Non-local names have their values saved on entry to their defining rule, and the value will be restored when the rule is exited. This includes exiting the rule tail recursively or because of an exception (if the rule has an exception handler, the non-local name will not be restored until the exception handler has exited). In almost all other respects non-local names are the same as local names. An example follows:

rule1 [
	name1 : Type1T ;
	rule1_1 = {
		<action1> ( name1 ) ;
		rule2 ( name1 ) ;
	} ;
] = {
	<action2> ( &name1 ) ;
	rule1_1 ;
} ;

It is possible to associate an initialiser with a non-local name, by following the type name with a = symbol and the action name in angle brackets, e.g.:

rule1 [
	name1 : Type1T = <action1> ;
] = {
	// ....
} ;

In this case the action is called at the start of the rule to initialise the non-local name. The action should return an object of the same type as the non-local name. Normally, the action takes no parameters, however it may take one parameter of the same type as the non-local name (or a reference to that type), in which case it will be given the saved value of the non-local name as an argument (this may be used to build a stack automatically for example).

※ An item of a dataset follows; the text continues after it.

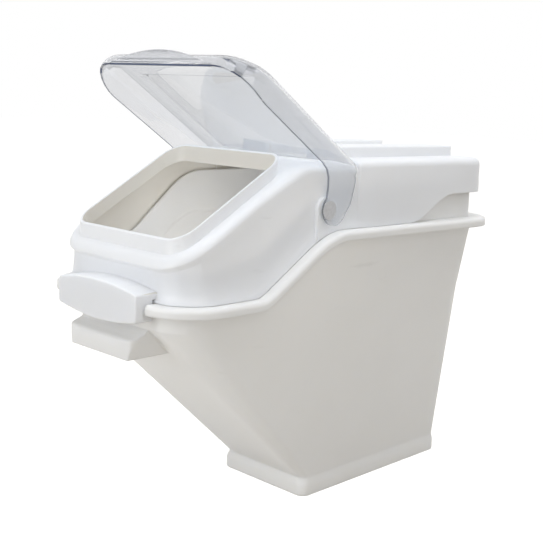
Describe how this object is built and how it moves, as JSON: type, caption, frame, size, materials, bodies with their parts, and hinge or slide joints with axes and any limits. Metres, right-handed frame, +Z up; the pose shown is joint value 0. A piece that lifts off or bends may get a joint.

3.5. The grammar entry points section

The final section lists the entry points to the grammar. It begins with the section header, followed by a comma separated list of rule names, terminated by a semicolon, e.g.:

%entry% expr ;

If you are going to use a rule as an entry point into the grammar (i.e. you wish to call the associated function), you must list it in the entry points list. If not, the function may not exist.